Jennifer O’Loughlin (Alcina), Ballett des Staatstheaters am Gärtnerplatz © Marie-Laure Briane

Auch wenn die Inszenierung selbst nicht verzauberte, konnte der musikalische Zauber der Aufführung durch die herausragenden Leistungen der Sängerinnen und Sänger doch noch überzeugen. Besonders die Mezzosopranistinnen Sophie Rennert (Ruggiero) und Monika Jägerova (Bradamnte) sangen ihre Arien hinreißend schön. Alcina, gesungen von Jennifer O’Loughlin bewältige mit einem perfekten Belcanto ihre komplizierten Arien, obwohl hier die Dramatik der Rolle zu kurz kam, was möglicherweise auf die Inszenierung zurückzuführen ist. Melisso, gesungen von Timos Sirlantz muss erst eine Dragqueen sein, (wer weiß wofür, warum?), bevor seine strategischen Ratschläge maßgeblich zum Sturz der Alcina führen. Alcinas Schwester Morgana, Andreja Zidaric singt mit facettenreichem und emotionalem Koloratursopran.  Alcinas eifersüchtiger Liebhaber Oronte, gesungen vom Tenor Gyula Rab und Oberto, der junge Knabe, der so sehr seinen verzauberten Vater sucht, singt die Sopranistin Mina Yu, die dann auch noch ein Coming-out hat als junge Dame (Oberta?).

Die ganze Aufführung wird tänzerisch begleitet. Choreografie Karl Alfred Schreiner. Wie Voodoos interpretieren viele Tänzer und Tänzerinnen das Bühnengeschehen, vor allem die Gefühle, die Träume, das Liebesbegehren, auch die Enttäuschungen und Sehnsüchte. Sie sind viele und tanzen durchgehend, oft akrobatisch, und es ist ein wenig zu viel.

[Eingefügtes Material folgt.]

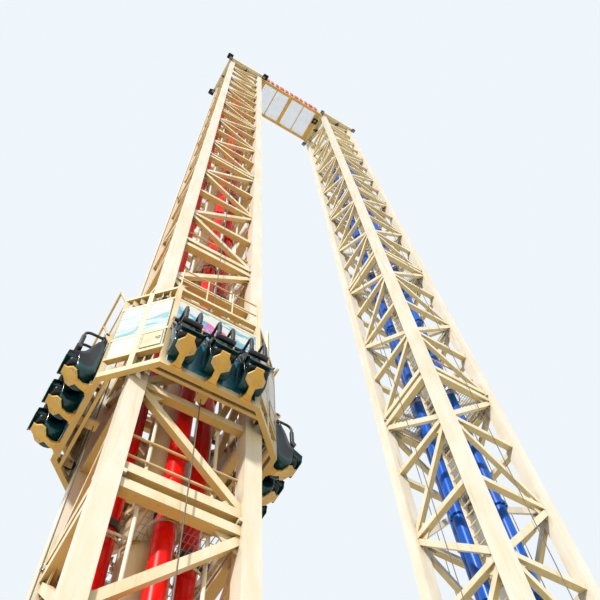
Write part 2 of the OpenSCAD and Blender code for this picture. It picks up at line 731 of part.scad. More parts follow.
// Upright or lying cushion of width w: the seat's outline above or below its seam at the pan's height
module cushion(pan, back, w, top, upper) {
    seam = seat_z + pan;
    rotate([90, 0, 90]) linear_extrude(w) intersection() {
        polygon(concat(
            seat_outer(0, top - edge_r), arc([-seat_reach + edge_r, seam - edge_r], edge_r, 180, 90, 5),
            [[-seat_r0 - back, seam]], arc([-seat_r0 - back + edge_r, top - edge_r], edge_r, 180, 90, 5),
            [[-seat_r0 - edge_r * 0.4, top]]));
        translate([-seat_reach - 10, upper ? seam + seat_gap : 0])
            square([seat_reach + 10, upper ? top - seam : seam]);
    }
}

bolster_up = 52;
bolster_out = 46;

module seat_pad() {
    for (upper = [false, true]) {
        translate([-seat_w / 2 + bolster_w + seat_gap, 0, 0])
            cushion(seat_t, seat_t, seat_w - 2 * bolster_w - 2 * seat_gap, seat_top, upper);
        for (x = [-seat_w / 2, seat_w / 2 - bolster_w])
            translate([x, 0, 0]) cushion(seat_t + bolster_up, seat_t + bolster_out, bolster_w, seat_top - 70, upper);
    }
}

module car_seats() four_sides() for (x = row_x) translate([x, -car_a, 0]) seat_pad();

// Bent bracket under each seat: a foot on the ring beam, a narrow neck and a broad paddle against the shell
bracket_t = 24;
foot_w = 110;
foot_t = 14;
neck_w = 54;
rib_t = 16;

module bracket_side(w) {
    near = polar(bow_c, bow_r + shell_t + 2 * seat_gap, under_a);
    far = polar(lip_c, edge_r + shell_t + 2 * seat_gap, under_a);
    r0 = car_t / 2 + seat_gap;
    level_z = 30;
    bend = [near[0] + (near[1] - level_z) * 1.5, level_z];
    translate([-w / 2, 0, 0]) rotate([90, 0, 90]) linear_extrude(w)
        polygon([[-r0, level_z], bend, near, far, far - [0, bracket_t * 0.7], near - [-6, bracket_t], bend - [-4, bracket_t],
                 [-r0, level_z - bracket_t]]);
}

module bracket_plan() {
    r0 = car_t / 2 + seat_gap;
    reach = -lip_c[0] + 12;
    half = paddle_w / 2;
    polygon([[-foot_w / 2, -r0], [-neck_w / 2 - 8, -r0 - 30], [-neck_w / 2, -r0 - 60], [-neck_w / 2, -reach * 0.5],
             [-half, -reach * 0.62], [-half, -reach * 0.76], [-half * 0.5, -reach * 0.9], [-half * 0.44, -reach],
             [half * 0.44, -reach], [half * 0.5, -reach * 0.9], [half, -reach * 0.76], [half, -reach * 0.62],
             [neck_w / 2, -reach * 0.5], [neck_w / 2, -r0 - 60], [neck_w / 2 + 8, -r0 - 30], [foot_w / 2, -r0]]);
}

module seat_bracket() {
    intersection() {
        bracket_side(paddle_w);
        translate([0, 0, -20]) linear_extrude(seat_z + 60) bracket_plan();
    }
    translate([-foot_w / 2, -car_t / 2 - seat_gap - foot_t, 0]) cube([foot_w, foot_t, ring_h]);
    translate([-rib_t / 2, 0, 0]) rotate([90, 0, 90]) linear_extrude(rib_t)
        polygon([[-car_t / 2 - seat_gap - 4, ring_h - 4], [-car_t / 2 - seat_gap - 80, 26], [-car_t / 2 - seat_gap - 4, 12]]);
}

module car_brackets() four_sides() for (x = row_x) translate([x, -car_a, 0]) seat_bracket();

// Moulded shell that wraps the back and underside of a seat, with cheeks at its sides
module seat_shell() {
    top = seat_top - 60;
    translate([-shell_w / 2, 0, 0]) rotate([90, 0, 90]) linear_extrude(shell_w)
        polygon(concat(seat_outer(seat_gap + shell_t, top), reversed(seat_outer(seat_gap, top))));
    for (x = [-shell_w / 2, shell_w / 2 - shell_t]) translate([x, 0, 0]) rotate([90, 0, 90]) linear_extrude(shell_t)
        polygon(concat(seat_outer(seat_gap + shell_t, top - 60), [[-seat_reach - seat_gap - shell_t, seat_z + 84]],
                       arc([-seat_r0 - 210, seat_z + 84 + 110], 110, 270, 350), [[-seat_r0 - 84, top - 90]]));
}

module car_shells() four_sides() for (x = row_x) translate([x, -car_a, 0]) seat_shell();

// One row of restraints on its shaft, drawn closed over the seats of the front row
bend_r = 60;

module restraint_bar(x) {
    translate([x, -shaft_r, shaft_z]) {
        rotate([0, 90, 0]) translate([0, 0, -17]) cylinder(d = shaft_d + 20, h = 34, $fn = 32);
        rotate([90, 0, 0]) cylinder(d = bar_d, h = bar_reach - bend_r, $fn = 24);
        translate([0, -bar_reach + bend_r, -bend_r]) rotate([90, 0, 90]) rotate([0, 0, 90])
            rotate_extrude(angle = 90, $fn = 48) translate([bend_r, 0]) circle(d = bar_d, $fn = 24);
        translate([0, -bar_reach, -bar_drop]) cylinder(d = bar_d, h = bar_drop - bend_r, $fn = 24);
    }
}

module restraint_pad(x) {
    half = bar_gap / 2 + 26;
    translate([x - half, -shaft_r - bar_reach, shaft_z - bar_drop]) rotate([0, 90, 0]) {
        cylinder(d = 54, h = 2 * half, $fn = 32);
    }
}

module restraint_row() {
    half = max(bearing_x) + 9;
    translate([-half, -car_a, 0]) translate([0, -shaft_r, shaft_z]) rotate([0, 90, 0])
        cylinder(d = shaft_d, h = 2 * half, $fn = 32);
    for (x = row_x) translate([0, -car_a, 0]) {
        for (s = [-1, 1]) restraint_bar(x + s * bar_gap / 2);
        restraint_pad(x);
    }
}

// Floodlights under the heads' corners and under the bridge
lamp_w = 110;

module floodlight() {
    translate([-8, -8, -40]) cube([16, 16, 40 - seat_gap]);
    translate([-lamp_w / 2, -lamp_w / 2, -150]) cube([lamp_w, lamp_w, 112]);
    translate([-lamp_w / 2 + 10, -lamp_w / 2 + 10, -168]) cube([lamp_w - 20, lamp_w - 20, 20]);
}

module floodlights() {
    c = half_leg + lamp_w / 2 + 6;
    color(dark) {
        for (t = [0, 1], ix = [0, 1], iy = [0, 1])
            translate([t * tower_pitch + (ix ? tower_w + c : -c), iy ? tower_w + c : -c, head_z0]) floodlight();
        translate([bridge_x0 + bridge_l - 75, mid - 260, bridge_z0]) floodlight();
    }
}

module at_tower_b() translate([tower_pitch, 0, 0]) children();
module at_gondola_a() translate([mid, mid, car_a_z]) children();
module at_gondola_b() translate([tower_pitch + mid, mid, car_b_z]) children();

legs();  // tower_a_legs
lattice(0);  // tower_a_lattice_front
lattice(1);  // tower_a_lattice_right
lattice(2);  // tower_a_lattice_back
lattice(3);  // tower_a_lattice_left
cylinders(cylinder_red);  // tower_a_cylinders
clamps(dark);  // tower_a_clamps
air_tank();  // tower_a_air_tank
platforms(true);  // tower_a_platforms
air_pipes();  // tower_a_pipes
ladder();  // tower_a_ladder
head();  // tower_a_head
sheaves();  // tower_a_sheaves
cables();  // tower_a_cables
at_tower_b() legs();  // tower_b_legs
at_tower_b() lattice(0);  // tower_b_lattice_front
at_tower_b() lattice(1);  // tower_b_lattice_right
at_tower_b() lattice(2);  // tower_b_lattice_back
at_tower_b() lattice(3);  // tower_b_lattice_left
at_tower_b() cylinders(cylinder_blue);  // tower_b_cylinders
at_tower_b() clamps(silver);  // tower_b_clamps
at_tower_b() platforms(false);  // tower_b_platforms
at_tower_b() ladder();  // tower_b_ladder
at_tower_b() head();  // tower_b_head
at_tower_b() sheaves();  // tower_b_sheaves
at_tower_b() cables();  // tower_b_cables
bridge_beams();
bridge_floor();
bridge_sign();
floodlights();
color(cream) at_gondola_a() car_frame();  // gondola_a_frame
color(white) at_gondola_a() car_panels();  // gondola_a_panels
color(dark) at_gondola_a() car_rollers();  // gondola_a_rollers
color(ochre) at_gondola_a() car_brackets();  // gondola_a_brackets
color(teal) at_gondola_a() car_shells();  // gondola_a_shells
color(dark) at_gondola_a() car_seats();  // gondola_a_seats
color(cream) at_gondola_a() restraint_row();  // restraints_a_front
color(cream) at_gondola_a() rotate([0, 0, 90]) restraint_row();  // restraints_a_right
color(cream) at_gondola_a() rotate([0, 0, 180]) restraint_row();  // restraints_a_back
color(cream) at_gondola_a() rotate([0, 0, 270]) restraint_row();  // restraints_a_left
color(cream) at_gondola_b() car_frame();  // gondola_b_frame
color(white) at_gondola_b() car_panels();  // gondola_b_panels
color(dark) at_gondola_b() car_rollers();  // gondola_b_rollers
color(ochre) at_gondola_b() car_brackets();  // gondola_b_brackets
color(teal) at_gondola_b() car_shells();  // gondola_b_shells
color(dark) at_gondola_b() car_seats();  // gondola_b_seats
color(cream) at_gondola_b() restraint_row();  // restraints_b_front
color(cream) at_gondola_b() rotate([0, 0, 90]) restraint_row();  // restraints_b_right
color(cream) at_gondola_b() rotate([0, 0, 180]) restraint_row();  // restraints_b_back
color(cream) at_gondola_b() rotate([0, 0, 270]) restraint_row();  // restraints_b_left
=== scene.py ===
# Looks of a twin drop tower ride, a 1:2 scale model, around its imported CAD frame. Metres throughout.
import bpy, math
import numpy as np
from mathutils import Matrix, Vector


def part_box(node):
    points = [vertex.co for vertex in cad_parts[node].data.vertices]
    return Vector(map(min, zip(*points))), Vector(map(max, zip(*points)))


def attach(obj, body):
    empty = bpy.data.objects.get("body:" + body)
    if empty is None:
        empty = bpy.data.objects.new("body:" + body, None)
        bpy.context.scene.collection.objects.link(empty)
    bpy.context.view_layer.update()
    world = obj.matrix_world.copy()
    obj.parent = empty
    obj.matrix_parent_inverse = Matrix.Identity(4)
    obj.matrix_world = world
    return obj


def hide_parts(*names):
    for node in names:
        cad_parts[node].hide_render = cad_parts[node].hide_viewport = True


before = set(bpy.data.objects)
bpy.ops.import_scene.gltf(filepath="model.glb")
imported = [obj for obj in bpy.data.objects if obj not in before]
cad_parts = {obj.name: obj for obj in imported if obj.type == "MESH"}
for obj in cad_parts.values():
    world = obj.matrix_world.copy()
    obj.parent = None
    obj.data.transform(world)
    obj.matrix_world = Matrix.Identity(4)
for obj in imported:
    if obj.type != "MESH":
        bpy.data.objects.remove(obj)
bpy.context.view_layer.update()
print("frame loaded:", len(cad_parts), "nodes")

# Driving sizes, as in the CAD frame
tower = {"w": 1.065, "leg": 0.152, "bay": 1.163, "base": 0.25, "bays": 24, "section": 4, "pitch": 3.79,
         "cylinderAt": 0.3195}
mid = tower["w"] / 2
half = tower["leg"] / 2
joints = list(range(tower["section"], tower["bays"], tower["section"]))
towers = {"a": 0.0, "b": tower["pitch"]}
quarters = ((0, -1), (1, 0), (0, 1), (-1, 0))


def level(n):
    return tower["base"] + n * tower["bay"]


def linked(name, data):
    thing = bpy.data.objects.new(name, data)
    bpy.context.scene.collection.objects.link(thing)
    return thing


# Camera: solved from the legs and levels in the photograph
camSet = {"lens": 44.25, "sensor": 36, "far": 400, "heading": 36.63, "elevation": 65.555, "roll": -6.587,
          "place": (-0.6367, -3.2250, 0.802)}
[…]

Mit ihren schwarzen Kostümen sind sie die begleitenden und interpretierenden Schatten.

Gyula Rab (Oronte), Timos Sirlantzis (Melisso), Jennifer O’Loughlin (Alcina) © Marie-Laure Briane

Unter der musikalischen Leitung von Ruben Dubrovsky wird Händels Alcina mit großer Sensibilität und Einfühlungsvermögen dirigiert. Mit großem Bedacht führte er die Sänger und Sängerinnen durch die Partitur, was etwas auf Kosten des Tempos, der Dynamik der Musik ging. Dennoch bleibt festzuhalten, dass alle Darbietungen insgesamt auf hohem Niveau stattfanden und die Schönheit von Händels Komposition Alcina eindrucksvoll zur Geltung kam.